Higher end watches generally offer a sapphire crystal option for durability.  On the hardness scale sapphire is a 10 (the hardest level), so a synthetic sapphire crystal offers the best scratch resistance available.  That isn’t to say that all sapphire crystals are the same, though.

The other thing to look at is whether the crystal is multicoated, and if so whether it’s coated on the inside, or on both surfaces.  Multicoating increases light transmission (and reduces reflections), so a better coated crystal looks more transparent, for lack of a better phrase.  Comparing this with other watches with multicoated crystals leads me to believe that this is a non-coated crystal, and photographing this in harsh outdoor sun really brought this home to me.

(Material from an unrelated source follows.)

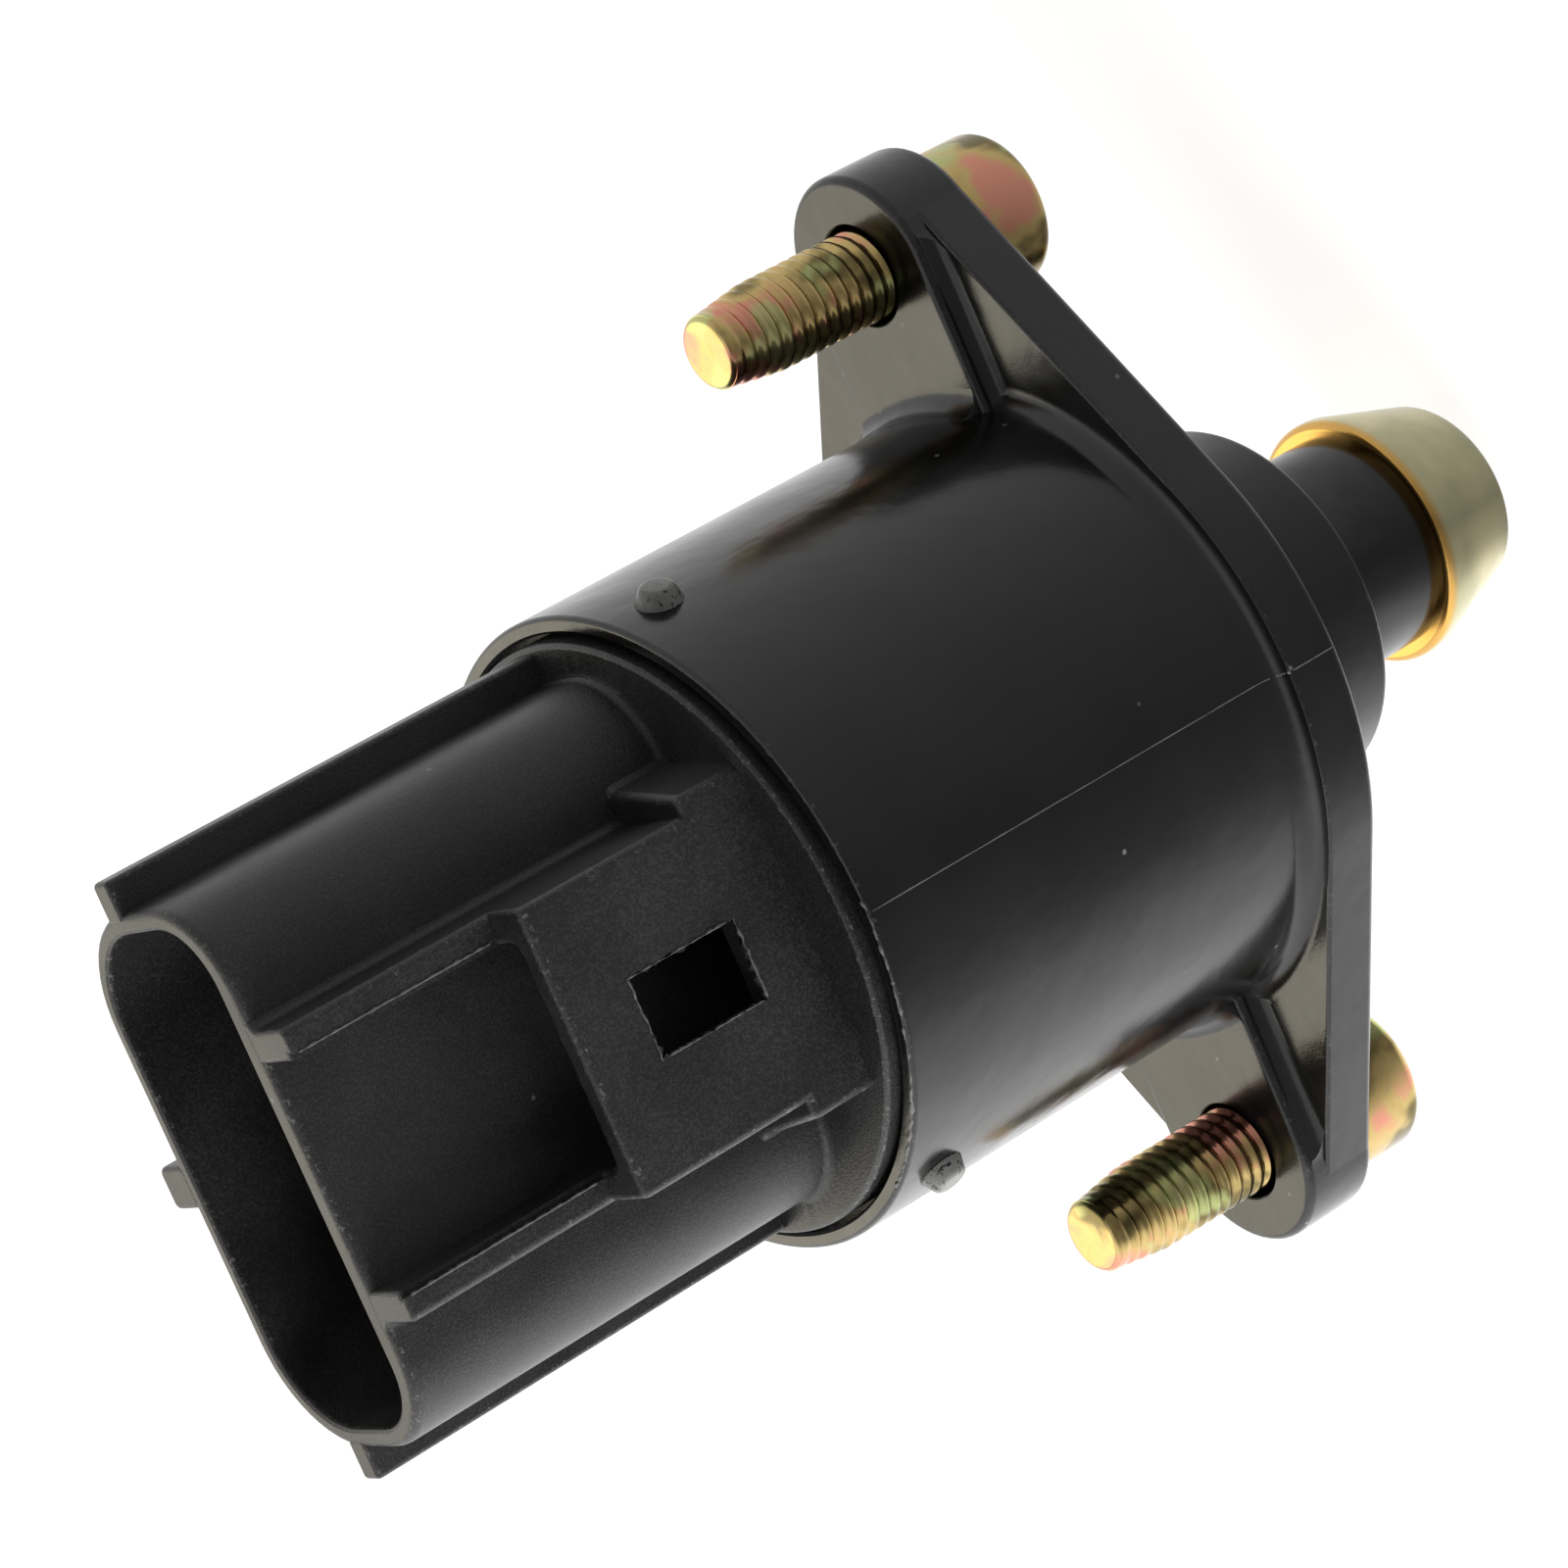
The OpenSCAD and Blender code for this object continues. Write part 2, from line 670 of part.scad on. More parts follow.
// Wave washer that loads the front bearing
module wave_washer() {
    steps = 48;
    waves = 3;
    r_in = outer_race_r;
    r_out = bearing_r - 0.1;
    swing = (wave_h - wave_t) / 2 - 0.01;
    mid_z = pocket_z + wave_h / 2;
    function lift(i) = mid_z + swing * sin(360 * waves * i / steps);
    points = [for (i = [0:steps - 1]) let (a = 360 * i / steps, z = lift(i)) each [
        [r_in * cos(a), r_in * sin(a), z - wave_t / 2],
        [r_out * cos(a), r_out * sin(a), z - wave_t / 2],
        [r_out * cos(a), r_out * sin(a), z + wave_t / 2],
        [r_in * cos(a), r_in * sin(a), z + wave_t / 2]
    ]];
    faces = [for (i = [0:steps - 1]) for (j = [0:3])
        let (n = (i + 1) % steps, k = (j + 1) % 4)
            [4 * i + j, 4 * i + k, 4 * n + k, 4 * n + j]];
    color("#a8a9ab") polyhedron(points = points, faces = faces);
}

// Race of the ball bearing, with a groove for the balls
module race(r_in, r_out) {
    rotate_extrude() difference() {
        translate([r_in, bearing_z]) square([r_out - r_in, bearing_w]);
        translate([ball_ring_r, bearing_mid_z]) circle(r = ball_r + run_gap);
    }
}

module bearing_outer_race() {
    color("#c4c6c8") race(outer_race_r, bearing_r);
}

module bearing_inner_race() {
    color("#c4c6c8") race(bearing_bore_r, inner_race_r);
}

// Spheres of a given radius at the balls' places
module ball_places(r) {
    for (i = [0:ball_count - 1])
        rotate([0, 0, 360 * i / ball_count])
            translate([ball_ring_r, 0, bearing_mid_z]) sphere(r = r);
}

module bearing_balls() {
    color("#dfe1e3") ball_places(ball_r);
}

module bearing_cage() {
    cage_t = outer_race_r - inner_race_r - 6 * run_gap;
    half_h = ball_r + 0.35;
    color("#b08d4a") difference() {
        ring(
            ball_ring_r - cage_t / 2, ball_ring_r + cage_t / 2,
            bearing_mid_z - half_h, bearing_mid_z + half_h
        );
        ball_places(ball_r + run_gap);
    }
}

// Threaded hub that carries the magnet and turns on two journals
module rotor_hub() {
    rear_journal_r = journal_r + 0.05;
    color("#e6e2d6") rotate_extrude() polygon([
        [hub_bore_r, hub_z0], [journal_r, hub_z0], [journal_r, shoulder_z0],
        [hub_r, shoulder_z0], [hub_r, shoulder_z1], [rear_journal_r, shoulder_z1],
        [rear_journal_r, hub_z1], [hub_bore_r, hub_z1]
    ]);
}

module rotor_magnet() {
    color("#3c3a39")
        ring(hub_r + seat_gap, magnet_r, shoulder_z0 + magnet_inset, shoulder_z1 - magnet_inset);
}

// Holes for coil pins at the given x places
module pin_holes(places, r, z0, z1) {
    for (x = places)
        translate([x, pin_y(x), z0]) cylinder(h = z1 - z0, r = r);
}

// Pole plate at z = 0 with claws that rise from its inner edge
module pole_plate(r_out) {
    claw_len = stack_h - 2 * cup_t - end_gap;
    ring(claw_in_r, r_out, 0, cup_t);
    intersection() {
        ring(claw_in_r, claw_out_r, 0, cup_t + claw_len);
        for (i = [0:claw_count - 1])
            rotate([0, 0, 360 * i / claw_count])
                rotate([90, 0, 90])
                    linear_extrude(claw_out_r + over) polygon([
                        [-claw_root_w / 2, 0], [claw_root_w / 2, 0],
                        [claw_tip_w / 2, cup_t + claw_len], [-claw_tip_w / 2, cup_t + claw_len]
                    ]);
    }
}

// Pole plate with the stack's outer wall on it
module pole_cup() {
    pole_plate(can_r);
    ring(can_in_r, can_r, 0, stack_h);
}

half_pole = 180 / claw_count;

module front_cup() {
    color("#9b9da0") translate([0, 0, bay_floor_z]) pole_cup();
}

module front_pole_plate() {
    color("#9b9da0") difference() {
        translate([0, 0, motor_mid_z])
            rotate([0, 0, half_pole]) mirror([0, 0, 1]) pole_plate(bobbin_out_r);
        pin_holes(front_pin_x, pin_hole_r, motor_mid_z - cup_t - over, motor_mid_z + over);
    }
}

module rear_pole_plate() {
    color("#9b9da0") difference() {
        translate([0, 0, motor_mid_z])
            rotate([0, 0, half_pole / 2]) pole_plate(bobbin_out_r);
        pin_holes(front_pin_x, pin_hole_r, motor_mid_z - over, motor_mid_z + cup_t + over);
    }
}

module rear_cup() {
    color("#9b9da0") difference() {
        translate([0, 0, motor_top_z])
            rotate([0, 0, 1.5 * half_pole]) mirror([0, 0, 1]) pole_cup();
        pin_holes(all_pin_x, pin_hole_r, motor_top_z - cup_t - over, motor_top_z + over);
    }
}

// Spool between the plates of the stack that starts at z
module bobbin(z) {
    z0 = z + cup_t;
    z1 = z + stack_h - cup_t;
    ring(bobbin_in_r, winding_in_r, z0, z1);
    ring(bobbin_in_r, bobbin_out_r, z0, z0 + bobbin_t);
    ring(bobbin_in_r, bobbin_out_r, z1 - bobbin_t, z1);
}

// Winding on the bobbin of the stack that starts at z
module winding(z) {
    ring(
        winding_in_r, winding_out_r,
        z + cup_t + bobbin_t, z + stack_h - cup_t - bobbin_t
    );
}

// Height at which the pins of the stack that starts at z begin
function pin_foot_z(z) = z + stack_h - cup_t - bobbin_t;

module front_bobbin() {
    color("#e8e4d8") difference() {
        bobbin(bay_floor_z);
        pin_holes(front_pin_x, pin_r, pin_foot_z(bay_floor_z), motor_mid_z);
    }
}

module rear_bobbin() {
    color("#e8e4d8") difference() {
        bobbin(motor_mid_z);
        pin_holes(front_pin_x, pin_hole_r, motor_mid_z, motor_top_z);
        pin_holes(rear_pin_x, pin_r, pin_foot_z(motor_mid_z), motor_top_z);
    }
}

module front_coil() {
    color("#b5622d") winding(bay_floor_z);
}

module rear_coil() {
    color("#b5622d") winding(motor_mid_z);
}

// Posts that carry the coil ends up to the terminals
module coil_pins() {
    color("#c9cbcd") {
        pin_holes(front_pin_x, pin_r, pin_foot_z(bay_floor_z), foot_top_z);
        pin_holes(rear_pin_x, pin_r, pin_foot_z(motor_mid_z), foot_top_z);
    }
}

// Plate that closes the motor and holds the rear bush in its collar
module rear_plate() {
    color("#8d9093") difference() {
        union() {
            ring(0, can_r, motor_top_z, rear_plate_top_z);
            ring(0, rear_bush_r + rear_collar_wall, bush_z0, rear_plate_top_z);
        }
        translate([0, 0, bush_z0 - over])
            cylinder(h = rear_plate_top_z - bush_z0 + 2 * over, r = rear_bush_r + seat_gap);
        pin_holes(all_pin_x, pin_hole_r, motor_top_z - over, rear_plate_top_z + over);
    }
}

module rear_bush() {
    color("#a9854b") ring(journal_r + 0.05 + run_gap, rear_bush_r, bush_z0, rear_plate_top_z);
}

// Insulating disc with ribs between the terminals' feet
module terminal_carrier() {
    color("#2f3136") difference() {
        union() {
            ring(0, can_r, rear_plate_top_z, carrier_top_z);
            for (x = [-pitch, 0, pitch])
                translate([x, pin_ring_r / 2, carrier_top_z])
                    cube([rib_t, rib_len, blade_t], center = true);
        }
        pin_holes(all_pin_x, pin_r + seat_gap, rear_plate_top_z - over, carrier_top_z + over);
    }
}

// Stamped terminal: a tab in the socket and a foot that runs to its coil pin
module terminal(i) {
    x = (i - 2.5) * pitch;
    y0 = socket_mid_y - blade_t / 2;
    y1 = socket_mid_y + blade_t / 2;
    foot_y = pin_y(x) + 0.9;
    lead_in = 1.0;
    bevel = 0.25;
    shoulder_z = socket_z - socket_floor_t - 2;
    color("#cfc9b8") translate([x, 0, 0]) difference() {
        intersection() {
            rotate([90, 0, 90]) translate([0, 0, -blade_w]) linear_extrude(2 * blade_w) polygon([
                [y0, carrier_top_z], [foot_y, carrier_top_z], [foot_y, foot_top_z],
                [y1, foot_top_z], [y1, blade_tip_z - lead_in], [y1 - bevel, blade_tip_z],
                [y0 + bevel, blade_tip_z], [y0, blade_tip_z - lead_in]
            ]);
            translate([0, foot_y + over, 0]) rotate([90, 0, 0])
                linear_extrude(foot_y + over + socket_front) polygon([
                    [-foot_w / 2, carrier_top_z], [foot_w / 2, carrier_top_z],
                    [foot_w / 2, shoulder_z], [blade_w / 2, shoulder_z],
                    [blade_w / 2, blade_tip_z - lead_in], [blade_w / 2 - 0.5, blade_tip_z],
                    [0.5 - blade_w / 2, blade_tip_z], [-blade_w / 2, blade_tip_z - lead_in],
                    [-blade_w / 2, shoulder_z], [-foot_w / 2, shoulder_z]
                ]);
        }
        translate([0, pin_y(x), carrier_top_z - over])
            cylinder(h = blade_t + 2 * over, r = pin_r + seat_gap);
    }
}

module terminal_1() { terminal(1); }
module terminal_2() { terminal(2); }
module terminal_3() { terminal(3); }
module terminal_4() { terminal(4); }

// Socket-head cap screw with a plain neck in the ear and a tapered end
module mounting_screw() {
    head_round = 0.4;
    neck_top = ear_t + 2 * seat_gap;
    difference() {
        rotate_extrude() polygon(concat(
            [[0, screw_len], [0, -head_h]],
            arc(head_r - head_round, -head_h + head_round, head_round, -90, 0),
            [[head_r, 0], [neck_r, 0], [neck_r, neck_top], [screw_r, neck_top]],
            [[screw_r, screw_len - taper_len], [end_r, screw_len]]
        ));
        translate([0, 0, -head_h - over])
            cylinder(h = head_h / 2 + over, r = hex_w / sqrt(3), $fn = 6);
    }
}

module mounting_screws() {
    color("#b8a95e") for (side = [-1, 1])
        translate([side * hole_span / 2, 0, 0]) mounting_screw();
}

body_housing();
connector_cap();
cap_seal();
face_seal();
wiper_seal();
guide_bush();
pintle_spring();
pintle_sleeve();
pintle_head();
lead_screw();
wave_washer();
bearing_outer_race();
bearing_inner_race();
bearing_balls();
bearing_cage();
rotor_hub();
rotor_magnet();
front_cup();
front_bobbin();
front_coil();
front_pole_plate();
rear_pole_plate();
rear_bobbin();
rear_coil();
rear_cup();
rear_plate();
rear_bush();
terminal_carrier();
coil_pins();
terminal_1();
terminal_2();
terminal_3();
terminal_4();
mounting_screws();
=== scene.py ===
"""Idle air control valve: the looks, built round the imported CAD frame.

Sizes are millimetres in the valve's own frame, as in the part's source: Z runs from the
pintle up to the plug socket, the ears lie along X and the latch faces -Y. Meshes are
made in metres.
"""
import json
import logging
import math
import random
from collections.abc import Sequence
from dataclasses import dataclass, replace
from enum import Enum
from typing import Any

import bmesh
import bpy
from mathutils import Matrix, Vector


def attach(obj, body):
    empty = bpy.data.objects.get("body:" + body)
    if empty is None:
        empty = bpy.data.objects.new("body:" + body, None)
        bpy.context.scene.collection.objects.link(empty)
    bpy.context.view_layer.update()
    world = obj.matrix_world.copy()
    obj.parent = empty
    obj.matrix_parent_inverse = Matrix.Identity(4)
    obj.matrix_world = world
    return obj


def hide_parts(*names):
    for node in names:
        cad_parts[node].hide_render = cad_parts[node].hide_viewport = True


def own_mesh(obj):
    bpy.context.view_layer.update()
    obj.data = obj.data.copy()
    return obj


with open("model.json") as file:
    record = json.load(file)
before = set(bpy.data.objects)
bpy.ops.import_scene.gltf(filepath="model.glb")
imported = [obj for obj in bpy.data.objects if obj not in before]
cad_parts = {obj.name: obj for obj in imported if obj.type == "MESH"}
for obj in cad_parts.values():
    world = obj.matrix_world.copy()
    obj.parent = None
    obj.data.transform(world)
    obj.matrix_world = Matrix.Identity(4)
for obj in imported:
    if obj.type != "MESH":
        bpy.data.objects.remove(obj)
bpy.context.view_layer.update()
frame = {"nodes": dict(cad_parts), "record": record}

MM = 0.001
LOG = logging.getLogger("air_valve")

Pair = tuple[float, float]
Point = tuple[float, float, float]
Outline = list[Pair]
Colour = tuple[float, float, float, float]
Socket = bpy.types.NodeSocket
Feed = float | int | bool | tuple | Socket


# Node trees and shared shader groups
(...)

Look at the glare in the reflected image here

Now, this isn’t a good thing or a bad thing, necessarily.  Multicoating on the outside of the crystal is something that can be scratched with hard use, so leaving off the multicoating on the outside of the crystal is arguably a good thing.  However, multicoating on the inside of the crystal is a good thing, and it is apparently something this watch lacks.  Of course, this watch is available for $650 online with all kinds of high-end features so corners needed to be cut somewhere, and I don’t think this was a bad choice.

Conclusion: a solid value

This watch has proven to be accurate, durable, and fully featured.  I have not found another watch on the market with this level of features for anywhere near the price.  The appearance is different, but unique.  I believe the grey color makes this watch fairly casual in appearance, but then I think a Rolex is pretty casual as well and is out of place in a suit, so your opinion may differ here.

Overall this is a solid watch at a great price.  I would recommend you buy one before the Traser brand becomes more well-known and the prices increase.